What is asked: Begin with the line that contains "Model this object" and end with the line that contains "PINTLE_GROOVE_R = PINTLE_R": copy that span of lines exactly, and nothing outside it.
— BEGIN Available data —
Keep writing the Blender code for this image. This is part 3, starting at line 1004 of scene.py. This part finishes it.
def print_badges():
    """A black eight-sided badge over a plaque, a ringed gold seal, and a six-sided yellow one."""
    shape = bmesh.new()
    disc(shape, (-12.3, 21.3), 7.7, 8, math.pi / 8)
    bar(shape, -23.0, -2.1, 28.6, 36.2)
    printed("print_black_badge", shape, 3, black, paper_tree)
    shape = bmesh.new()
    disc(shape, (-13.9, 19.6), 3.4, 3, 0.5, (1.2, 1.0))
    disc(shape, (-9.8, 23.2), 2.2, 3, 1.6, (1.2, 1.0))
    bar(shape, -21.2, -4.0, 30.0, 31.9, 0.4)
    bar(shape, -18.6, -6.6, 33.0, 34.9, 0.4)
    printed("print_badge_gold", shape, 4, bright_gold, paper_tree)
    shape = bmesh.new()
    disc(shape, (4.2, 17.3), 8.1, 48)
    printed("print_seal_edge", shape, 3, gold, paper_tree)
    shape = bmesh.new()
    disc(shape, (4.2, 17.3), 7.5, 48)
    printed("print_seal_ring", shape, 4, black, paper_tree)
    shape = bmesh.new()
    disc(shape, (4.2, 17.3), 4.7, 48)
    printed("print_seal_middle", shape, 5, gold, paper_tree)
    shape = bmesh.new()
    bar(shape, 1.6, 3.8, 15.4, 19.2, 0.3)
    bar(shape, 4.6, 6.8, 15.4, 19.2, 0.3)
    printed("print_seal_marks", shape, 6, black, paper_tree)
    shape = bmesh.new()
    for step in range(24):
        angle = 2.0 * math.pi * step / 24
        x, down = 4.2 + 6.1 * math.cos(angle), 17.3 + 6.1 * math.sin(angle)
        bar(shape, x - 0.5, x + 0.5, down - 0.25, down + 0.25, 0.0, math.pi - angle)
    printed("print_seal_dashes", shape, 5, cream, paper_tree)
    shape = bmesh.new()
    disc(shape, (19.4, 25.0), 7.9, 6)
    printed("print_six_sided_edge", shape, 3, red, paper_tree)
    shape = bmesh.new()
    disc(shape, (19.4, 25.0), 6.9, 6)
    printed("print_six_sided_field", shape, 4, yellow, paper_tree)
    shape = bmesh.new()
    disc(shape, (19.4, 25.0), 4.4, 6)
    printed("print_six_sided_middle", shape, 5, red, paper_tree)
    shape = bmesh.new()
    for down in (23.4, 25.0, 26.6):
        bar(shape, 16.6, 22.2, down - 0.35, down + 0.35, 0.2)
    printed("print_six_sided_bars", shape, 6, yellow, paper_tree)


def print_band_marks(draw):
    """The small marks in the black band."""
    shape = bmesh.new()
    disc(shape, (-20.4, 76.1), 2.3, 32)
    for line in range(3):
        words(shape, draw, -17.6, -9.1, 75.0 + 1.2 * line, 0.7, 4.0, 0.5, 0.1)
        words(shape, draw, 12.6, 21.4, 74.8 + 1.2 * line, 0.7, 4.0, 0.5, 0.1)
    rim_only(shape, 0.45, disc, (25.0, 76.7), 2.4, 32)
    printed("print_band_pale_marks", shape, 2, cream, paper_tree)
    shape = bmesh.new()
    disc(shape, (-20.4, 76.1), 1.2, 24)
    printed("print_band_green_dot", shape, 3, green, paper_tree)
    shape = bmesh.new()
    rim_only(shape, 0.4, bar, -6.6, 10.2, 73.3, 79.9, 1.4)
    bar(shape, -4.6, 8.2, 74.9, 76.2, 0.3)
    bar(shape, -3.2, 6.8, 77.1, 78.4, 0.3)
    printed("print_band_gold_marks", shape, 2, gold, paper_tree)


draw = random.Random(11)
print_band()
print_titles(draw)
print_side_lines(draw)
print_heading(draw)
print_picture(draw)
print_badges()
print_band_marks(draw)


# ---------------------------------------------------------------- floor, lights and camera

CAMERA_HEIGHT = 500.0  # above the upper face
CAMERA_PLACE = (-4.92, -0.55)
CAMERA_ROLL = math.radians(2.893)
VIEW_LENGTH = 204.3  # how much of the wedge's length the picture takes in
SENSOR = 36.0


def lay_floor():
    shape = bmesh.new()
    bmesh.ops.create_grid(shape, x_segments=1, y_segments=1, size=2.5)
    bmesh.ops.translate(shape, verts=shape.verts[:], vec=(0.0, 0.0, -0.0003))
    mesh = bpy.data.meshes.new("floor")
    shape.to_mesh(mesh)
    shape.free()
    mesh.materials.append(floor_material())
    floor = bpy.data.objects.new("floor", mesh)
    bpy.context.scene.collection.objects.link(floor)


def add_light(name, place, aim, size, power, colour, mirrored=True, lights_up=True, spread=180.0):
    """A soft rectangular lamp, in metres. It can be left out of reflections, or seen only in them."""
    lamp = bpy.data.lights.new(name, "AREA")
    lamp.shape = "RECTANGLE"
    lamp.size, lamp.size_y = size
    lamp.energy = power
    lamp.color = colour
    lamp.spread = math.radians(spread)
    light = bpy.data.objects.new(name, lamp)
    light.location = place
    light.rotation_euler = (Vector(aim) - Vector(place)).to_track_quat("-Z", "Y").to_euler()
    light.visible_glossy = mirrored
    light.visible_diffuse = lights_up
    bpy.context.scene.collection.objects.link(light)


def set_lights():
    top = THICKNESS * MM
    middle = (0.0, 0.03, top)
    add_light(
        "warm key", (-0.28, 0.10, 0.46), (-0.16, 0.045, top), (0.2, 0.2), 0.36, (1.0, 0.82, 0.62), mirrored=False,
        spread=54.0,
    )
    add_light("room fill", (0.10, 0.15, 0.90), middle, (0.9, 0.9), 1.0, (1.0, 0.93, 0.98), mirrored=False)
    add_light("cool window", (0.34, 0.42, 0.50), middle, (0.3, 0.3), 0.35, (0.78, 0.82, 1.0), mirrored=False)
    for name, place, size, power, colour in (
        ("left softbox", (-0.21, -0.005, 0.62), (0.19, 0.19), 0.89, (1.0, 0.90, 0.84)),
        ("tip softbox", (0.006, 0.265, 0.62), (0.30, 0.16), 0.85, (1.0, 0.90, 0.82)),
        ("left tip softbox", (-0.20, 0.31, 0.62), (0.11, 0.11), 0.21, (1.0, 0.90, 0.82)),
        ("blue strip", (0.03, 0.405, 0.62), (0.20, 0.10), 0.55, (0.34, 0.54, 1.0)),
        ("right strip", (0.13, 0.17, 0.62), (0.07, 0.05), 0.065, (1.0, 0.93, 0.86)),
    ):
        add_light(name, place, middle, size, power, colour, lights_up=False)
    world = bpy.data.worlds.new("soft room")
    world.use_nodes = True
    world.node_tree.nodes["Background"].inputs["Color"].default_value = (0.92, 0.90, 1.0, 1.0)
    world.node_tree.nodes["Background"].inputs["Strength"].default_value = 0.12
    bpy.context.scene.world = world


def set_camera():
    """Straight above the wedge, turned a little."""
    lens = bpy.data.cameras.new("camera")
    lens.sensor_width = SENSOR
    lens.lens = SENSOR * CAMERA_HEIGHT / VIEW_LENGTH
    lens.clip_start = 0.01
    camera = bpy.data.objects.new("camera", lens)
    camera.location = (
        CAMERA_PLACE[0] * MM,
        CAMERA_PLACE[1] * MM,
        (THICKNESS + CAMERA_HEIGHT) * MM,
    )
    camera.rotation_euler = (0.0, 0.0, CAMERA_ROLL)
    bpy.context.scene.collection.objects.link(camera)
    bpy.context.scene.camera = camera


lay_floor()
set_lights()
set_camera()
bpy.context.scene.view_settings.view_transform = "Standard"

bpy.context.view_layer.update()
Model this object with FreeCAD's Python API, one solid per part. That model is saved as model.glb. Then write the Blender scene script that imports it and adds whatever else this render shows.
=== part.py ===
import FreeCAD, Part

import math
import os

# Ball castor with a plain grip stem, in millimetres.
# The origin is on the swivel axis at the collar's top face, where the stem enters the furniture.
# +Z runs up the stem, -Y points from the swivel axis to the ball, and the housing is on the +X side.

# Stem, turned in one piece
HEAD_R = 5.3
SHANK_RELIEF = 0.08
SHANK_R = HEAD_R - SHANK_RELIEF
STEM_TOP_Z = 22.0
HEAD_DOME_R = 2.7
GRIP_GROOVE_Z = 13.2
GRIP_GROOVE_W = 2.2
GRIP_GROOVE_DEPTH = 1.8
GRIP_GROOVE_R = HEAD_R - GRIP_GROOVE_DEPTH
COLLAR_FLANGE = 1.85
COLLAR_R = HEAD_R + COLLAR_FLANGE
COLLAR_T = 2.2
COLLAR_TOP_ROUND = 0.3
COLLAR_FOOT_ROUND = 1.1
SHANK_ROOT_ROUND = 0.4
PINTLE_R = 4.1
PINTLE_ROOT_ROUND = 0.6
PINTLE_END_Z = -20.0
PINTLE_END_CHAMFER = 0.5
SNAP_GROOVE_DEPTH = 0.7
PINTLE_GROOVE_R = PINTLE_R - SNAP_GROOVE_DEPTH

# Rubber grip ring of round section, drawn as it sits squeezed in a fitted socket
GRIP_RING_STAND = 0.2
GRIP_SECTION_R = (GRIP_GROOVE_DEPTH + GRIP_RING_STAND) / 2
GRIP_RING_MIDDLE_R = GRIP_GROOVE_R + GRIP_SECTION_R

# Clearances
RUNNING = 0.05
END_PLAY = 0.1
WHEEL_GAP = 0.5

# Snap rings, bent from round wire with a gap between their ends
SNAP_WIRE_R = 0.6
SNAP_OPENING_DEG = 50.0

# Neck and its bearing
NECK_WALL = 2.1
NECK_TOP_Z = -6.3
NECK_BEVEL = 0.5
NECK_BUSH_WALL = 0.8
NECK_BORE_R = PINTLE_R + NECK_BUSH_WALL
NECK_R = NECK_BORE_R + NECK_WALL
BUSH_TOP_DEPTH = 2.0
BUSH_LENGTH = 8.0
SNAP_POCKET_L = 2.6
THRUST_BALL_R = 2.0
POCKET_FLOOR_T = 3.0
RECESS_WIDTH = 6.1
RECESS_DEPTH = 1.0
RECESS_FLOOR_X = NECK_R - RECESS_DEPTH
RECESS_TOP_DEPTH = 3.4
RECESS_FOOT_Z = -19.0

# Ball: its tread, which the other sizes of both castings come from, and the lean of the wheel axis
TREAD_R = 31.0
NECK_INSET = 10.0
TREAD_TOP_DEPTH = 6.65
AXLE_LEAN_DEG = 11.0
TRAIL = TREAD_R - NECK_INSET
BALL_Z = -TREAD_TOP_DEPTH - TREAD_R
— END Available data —
Response to this task:
Model this object with FreeCAD's Python API, one solid per part. That model is saved as model.glb. Then write the Blender scene script that imports it and adds whatever else this render shows.
=== part.py ===
import FreeCAD, Part

import math
import os

# Ball castor with a plain grip stem, in millimetres.
# The origin is on the swivel axis at the collar's top face, where the stem enters the furniture.
# +Z runs up the stem, -Y points from the swivel axis to the ball, and the housing is on the +X side.

# Stem, turned in one piece
HEAD_R = 5.3
SHANK_RELIEF = 0.08
SHANK_R = HEAD_R - SHANK_RELIEF
STEM_TOP_Z = 22.0
HEAD_DOME_R = 2.7
GRIP_GROOVE_Z = 13.2
GRIP_GROOVE_W = 2.2
GRIP_GROOVE_DEPTH = 1.8
GRIP_GROOVE_R = HEAD_R - GRIP_GROOVE_DEPTH
COLLAR_FLANGE = 1.85
COLLAR_R = HEAD_R + COLLAR_FLANGE
COLLAR_T = 2.2
COLLAR_TOP_ROUND = 0.3
COLLAR_FOOT_ROUND = 1.1
SHANK_ROOT_ROUND = 0.4
PINTLE_R = 4.1
PINTLE_ROOT_ROUND = 0.6
PINTLE_END_Z = -20.0
PINTLE_END_CHAMFER = 0.5
SNAP_GROOVE_DEPTH = 0.7
PINTLE_GROOVE_R = PINTLE_R - SNAP_GROOVE_DEPTH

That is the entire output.